Vlad Mikulik comments on Mesa-Search vs Mesa-Control

Vlad Mikulik Sep 15, 2020, 8:41 PM
LW: 3 AF: 3
AF
I am quite confused. I wonder if we agree on the substance but not on the wording, but perhaps it’s worthwhile talking this through.

I follow your argument, and it is what I had in mind when I was responding to you earlier. If approximating $π^{*} (o_{t})$ within the constraints requires computing $f (o_{t})$ , then any policy that approximates $π^{*}$ must compute $f (o_{t})$ . (Assuming appropriate constraints that preclude the policy from being a lookup table precomputed by SGD; not sure if that’s what you meant by “other similar”, though this may be trickier to do formally than we take it to be).

My point is that for $f$ = ‘learning’, I can’t see how anything I would call learning could meaningfully happen inside a single timestep. ‘Learning’ in my head is something that suggests non-ephemeral change; and any lasting change has to feed into the agent’s next state, by which point SGD would have had its chance to make the same change.

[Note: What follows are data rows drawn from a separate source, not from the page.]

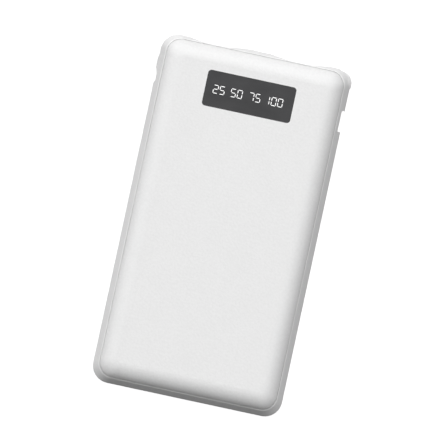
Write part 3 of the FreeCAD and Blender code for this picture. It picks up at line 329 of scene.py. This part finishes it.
def polished_window(slot):
    """Polished dark acrylic with wiped smears, hairline scratches and specks of dust."""
    mat, shader = principled(slot, Specular_IOR_Level=0.35, Coat_Weight=0.2, Coat_Roughness=0.06)
    smears = noise(mat, 3.5 * MM, detail=4, stretch=(0.35, 1, 1))
    hairs = noise(mat, 0.12 * MM, detail=1, stretch=(0.03, 1, 1))
    specks = spread(mat, cells(mat, 1.3 * MM), 1, 0, start=0.02, end=0.035)
    tones(mat, shader, smears, colours[slot], change=0.03)
    gloss(mat, shader, smears, rough=0.24, change=0.03)
    rub(mat, shader, specks, rough=0.5)
    relief(mat, shader, [(smears, 0.5 * UM), (hairs, 0.15 * UM)])
    return mat


def light_guide(slot):
    """Milky plastic lit from below."""
    mat, shader = principled(
        slot, Specular_IOR_Level=0.4, Emission_Color=WHITE, Emission_Strength=0.45
    )
    milk = noise(mat, 0.5 * MM, detail=3)
    grain = noise(mat, 0.08 * MM)
    tones(mat, shader, milk, colours[slot], change=0.05)
    gloss(mat, shader, milk, rough=0.45, change=0.08)
    relief(mat, shader, [(grain, 1 * UM)])
    return mat


def drawn_metal(slot, rough, grain, stretch, depth):
    """Sheet or bar metal: fine lines along the way it was drawn, and cloudy tarnish."""
    mat, shader = principled(slot, Metallic=1.0)
    clouds = noise(mat, TARNISH * grain, detail=4)
    lines = noise(mat, grain, detail=2, stretch=stretch)
    tones(mat, shader, clouds, colours[slot], change=0.06)
    gloss(mat, shader, lines, rough, change=0.08)
    rub(mat, shader, worn_edges(mat, HARD_EDGE), rough=EDGE_SHINE * rough)
    relief(mat, shader, [(clouds, TARNISH_DEPTH * depth), (lines, depth)])
    return mat


def pouch_foil(slot):
    """Laminated aluminium with soft wrinkles and a fine rolling grain."""
    mat, shader = principled(slot, Metallic=0.85, Coat_Weight=0.25, Coat_Roughness=0.2)
    wrinkles = noise(mat, 7 * MM, detail=3, stretch=(1, 0.6, 1))
    rolled = noise(mat, 0.15 * MM, detail=1, stretch=(1, 0.05, 1))
    tones(mat, shader, wrinkles, colours[slot], change=0.05)
    gloss(mat, shader, rolled, rough=0.36, change=0.06)
    relief(mat, shader, [(wrinkles, 0.12 * MM), (rolled, 1 * UM)])
    return mat


def foam(slot, size, depth):
    """Closed cells with thin raised walls."""
    mat, shader = principled(slot, Specular_IOR_Level=0.2)
    walls = spread(mat, cells(mat, size, "DISTANCE_TO_EDGE"), 1, 0, start=0.0, end=0.3)
    stains = noise(mat, 10 * size, detail=3)
    scuffs = noise(mat, 4 * size)
    tones(mat, shader, stains, colours[slot], change=0.15)
    gloss(mat, shader, scuffs, rough=0.9, change=0.06)
    relief(mat, shader, [(walls, depth)])
    return mat


def tissue_tape(slot):
    """Fibrous double-sided tape."""
    mat, shader = principled(slot, Specular_IOR_Level=0.3)
    fibres = noise(mat, 0.2 * MM, detail=3, stretch=(0.12, 1, 1))
    glue = noise(mat, 3 * MM)
    tones(mat, shader, fibres, colours[slot], change=0.06)
    gloss(mat, shader, glue, rough=0.6, change=0.1)
    relief(mat, shader, [(fibres, 8 * UM)])
    return mat


def circuit_board(slot):
    """Solder mask over glass cloth, with the traces standing up a little under it."""
    mat, shader = principled(slot, Specular_IOR_Level=0.5, Coat_Weight=0.3, Coat_Roughness=0.15)
    blocks = cells(mat, 2.2 * MM, "DISTANCE_TO_EDGE")
    traces = spread(mat, blocks, 1, 0, start=0.05, end=0.09)
    cloth = noise(mat, 0.25 * MM, detail=1, stretch=(1, 0.4, 1))
    scuffs = noise(mat, 1.5 * MM, detail=3)
    plain, paler = tinted(colours[slot], 1), tinted(colours[slot], TRACE_PALER)
    feed(mat, shader.inputs["Base Color"], ramp(mat, traces, plain, paler))
    gloss(mat, shader, scuffs, rough=0.35, change=0.07)
    relief(mat, shader, [(traces, 0.03 * MM), (cloth, 2 * UM)])
    return mat


def fired(slot, rough, size, depth, drift=0.08):
    """Ferrite or ceramic: fine pores, and edges worn duller."""
    mat, shader = principled(slot, Specular_IOR_Level=0.45)
    pores = spread(mat, cells(mat, size), 0, 1, start=0.05, end=0.3)
    stains = noise(mat, 8 * size, detail=3)
    scuffs = noise(mat, 3 * size)
    tones(mat, shader, stains, colours[slot], drift)
    gloss(mat, shader, scuffs, rough, change=0.08)
    rub(mat, shader, worn_edges(mat, HARD_EDGE), rough + EDGE_DULL)
    relief(mat, shader, [(pores, depth)])
    return mat


def sleeve(slot):
    """Silicone insulation: matt, with faint rings from its die."""
    mat, shader = principled(slot, Specular_IOR_Level=0.35)
    rings = noise(mat, 0.25 * MM, detail=1, stretch=(0.2, 1, 0.2))
    stains = noise(mat, 2 * MM)
    scuffs = noise(mat, 0.6 * MM, detail=3)
    tones(mat, shader, stains, colours[slot], change=0.06)
    gloss(mat, shader, scuffs, rough=0.55, change=0.08)
    relief(mat, shader, [(rings, 6 * UM)])
    return mat


dark_moulded = partial(moulded, drift=0.1)

FINISHES = {  # each slot's material, still to be given the slot's name
    "cover_white": partial(
        moulded,
        rough=0.55,
        grain=0.16 * MM,
        depth=5 * UM,
        specular=0.3,
        drift=0.024,
        edge_rough=0.42,
    ),
    "frame_white": partial(
        band_with_painted_highlight,
        node="mid_frame",
        rough=0.42,
        grain=0.12 * MM,
        depth=1.2 * UM,
        edge_rough=0.32,
    ),
    "button_white": partial(
        moulded, rough=0.38, grain=0.1 * MM, depth=0.8 * UM, edge_rough=0.26
    ),
    "window_dark": polished_window,
    "digit_white": light_guide,
    "adhesive_black": partial(foam, size=0.12 * MM, depth=10 * UM),
    "housing_white": partial(moulded, rough=0.5, grain=0.1 * MM, depth=2 * UM, drift=0.03),
    "pin_gold": partial(
        drawn_metal, rough=0.25, grain=0.05 * MM, stretch=(1, 0.1, 1), depth=0.5 * UM
    ),
    "board_green": circuit_board,
    "screw_steel": partial(
        drawn_metal, rough=0.32, grain=0.06 * MM, stretch=(1, 1, 0.1), depth=1.5 * UM
    ),
    "socket_steel": partial(
        drawn_metal, rough=0.3, grain=0.07 * MM, stretch=(1, 0.06, 1), depth=1 * UM
    ),
    "tongue_orange": partial(
        moulded, rough=0.4, grain=0.08 * MM, depth=1 * UM, drift=0.05, edge_rough=0.3
    ),
    "tongue_black": partial(
        dark_moulded, rough=0.5, grain=0.08 * MM, depth=1.5 * UM, edge_rough=0.4
    ),
    "switch_black": partial(
        dark_moulded, rough=0.45, grain=0.08 * MM, depth=1.5 * UM, edge_rough=0.35
    ),
    "coil_grey": partial(fired, rough=0.6, size=0.12 * MM, depth=8 * UM),
    "core_dark": partial(fired, rough=0.5, size=0.08 * MM, depth=5 * UM),
    "chip_black": partial(
        dark_moulded, rough=0.6, grain=0.05 * MM, depth=2.5 * UM, edge_rough=0.5
    ),
    "cap_tan": partial(fired, rough=0.45, size=0.06 * MM, depth=2 * UM, drift=0.05),
    "cell_foil": pouch_foil,
    "tape_white": tissue_tape,
    "foam_black": partial(foam, size=0.5 * MM, depth=60 * UM),
    "tab_nickel": partial(
        drawn_metal, rough=0.35, grain=0.08 * MM, stretch=(1, 0.08, 1), depth=1.5 * UM
    ),
    "lead_red": sleeve,
    "lead_black": sleeve,
}


def dress():
    """Gives every node the material of its slot."""
    finish = {slot: make(slot) for slot, make in FINISHES.items()}
    for row in record["subparts"]:
        for place in nodes[row["node"]].material_slots:
            place.material = finish[row["material_slot"]]


bpy.context.scene.view_settings.view_transform = "Standard"
camera()
for name, (azimuth, height, power) in LAMPS.items():
    lamp(name, azimuth, height, power)
floor()
world()
dress()
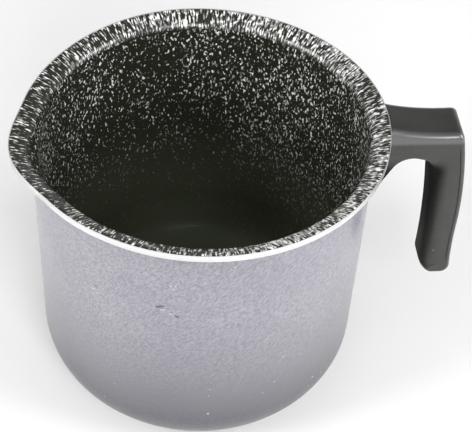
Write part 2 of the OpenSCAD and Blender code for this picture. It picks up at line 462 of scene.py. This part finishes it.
class Shader:
    """A material with a Principled shader, and short ways to add and join its nodes."""

    def __init__(self, name, **values):
        self.material = bpy.data.materials.new(name)
        self.material.use_nodes = True
        self.tree = self.material.node_tree
        self.surface = self.tree.nodes["Principled BSDF"]
        for key, value in values.items():
            self.surface.inputs[key.replace("_", " ")].default_value = value

    def add(self, kind, **settings):
        node = self.tree.nodes.new(kind)
        for key, value in settings.items():
            if key in node.bl_rna.properties:
                setattr(node, key, value)
            else:
                node.inputs[key].default_value = value
        return node

    def join(self, output, target):
        self.tree.links.new(output, target)

    def to_surface(self, output, name):
        self.join(output, self.surface.inputs[name])

    def math(self, operation, *operands, clamp=False):
        node = self.add("ShaderNodeMath", operation=operation, use_clamp=clamp)
        for socket, operand in zip(node.inputs, operands):
            if isinstance(operand, (int, float)):
                socket.default_value = operand
            else:
                self.join(operand, socket)
        return node.outputs[0]

    def scaled(self, vector, scale):
        node = self.add("ShaderNodeVectorMath", operation="MULTIPLY")
        self.join(vector, node.inputs[0])
        node.inputs[1].default_value = scale
        return node.outputs[0]

    def local(self, vector, origin, turns, sizes):
        """A vector seen from a frame at origin with these turns, in units of these sizes."""
        node = self.add("ShaderNodeMapping", vector_type="TEXTURE")
        self.join(vector, node.inputs["Vector"])
        for key, value in (("Location", origin), ("Rotation", turns), ("Scale", sizes)):
            node.inputs[key].default_value = value
        return node.outputs[0]

    def place(self):
        return self.add("ShaderNodeNewGeometry").outputs["Position"]

    def axes(self, vector):
        """The X, Y and Z of a vector."""
        node = self.add("ShaderNodeSeparateXYZ")
        self.join(vector, node.inputs[0])
        return list(node.outputs)

    def noise(self, vector, size_mm, detail=2.0, roughness=0.5, twist=0.0):
        """Noise from about 0 to 1 whose blobs are about size_mm across."""
        node = self.add("ShaderNodeTexNoise", Detail=detail, Roughness=roughness,
                        Distortion=twist, Scale=0.5 / (size_mm * MM))
        self.join(vector, node.inputs["Vector"])
        return node.outputs["Fac"]

    def cells(self, vector, size_mm, random=1.0):
        """Distance to the nearest of scattered points, in cell sizes, and that point's colour."""
        node = self.add("ShaderNodeTexVoronoi", Scale=1 / (size_mm * MM), Randomness=random)
        self.join(vector, node.inputs["Vector"])
        return node.outputs["Distance"], node.outputs["Color"]

    def ramp(self, value, low, high, start=0.0, end=1.0):
        """A value's smooth way from start to end as it goes from low to high."""
        node = self.add("ShaderNodeMapRange", interpolation_type="SMOOTHSTEP")
        self.join(value, node.inputs["Value"])
        for key, number in (("From Min", low), ("From Max", high), ("To Min", start),
                            ("To Max", end)):
            node.inputs[key].default_value = number
        return node.outputs["Result"]

    def mix(self, factor, a, b):
        """Colour between a and b, each a colour or a node's output."""
        node = self.add("ShaderNodeMix", data_type="RGBA")
        for key, value in ((0, factor), (6, a), (7, b)):
            if isinstance(value, bpy.types.NodeSocket):
                self.join(value, node.inputs[key])
            else:
                node.inputs[key].default_value = value
        return node.outputs[2]

    def bump(self, height, depth_mm, strength=1.0):
        node = self.add("ShaderNodeBump", Distance=depth_mm * MM, Strength=strength)
        self.join(height, node.inputs["Height"])
        self.to_surface(node.outputs["Normal"], "Normal")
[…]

Could you give an example of what you mean (this is partially why I wanted to taboo learning)? Or, could you give an example of a task that would require learning in this way? (Note the within-timestep restriction; without that I grant you that there are tasks that require learning).
- evhub Sep 15, 2020, 9:12 PM
  LW: 3 AF: 3
  AF Parent
  
  could you give an example of a task that would require learning in this way? (Note the within-timestep restriction; without that I grant you that there are tasks that require learning)
  
  How about language modeling? I think that the task of predicting what a human will say next given some prompt requires learning in a pretty meaningful way, as it requires the model to be able to learn from the prompt what the human is trying to do and then do that.
  - Vlad Mikulik Sep 19, 2020, 11:41 AM
    LW: 3 AF: 3
    AF Parent
    Good point—I think I wasn’t thinking deeply enough about language modelling. I certainly agree that the model has to learn in the colloquial sense, especially if it’s doing something really impressive that isn’t well-explained by interpolating on dataset examples—I’m imagining giving GPT-X some new mathematical definitions and asking it to make novel proofs.
    I think my confusion was rooted in the fact that you were replying to a section that dealt specifically with learning an inner RL algorithm, and the above sense of ‘learning’ is a bit different from that one. ‘Learning’ in your sense can be required for a task without requiring an inner RL algorithm; or at least, whether it does isn’t clear to me a priori.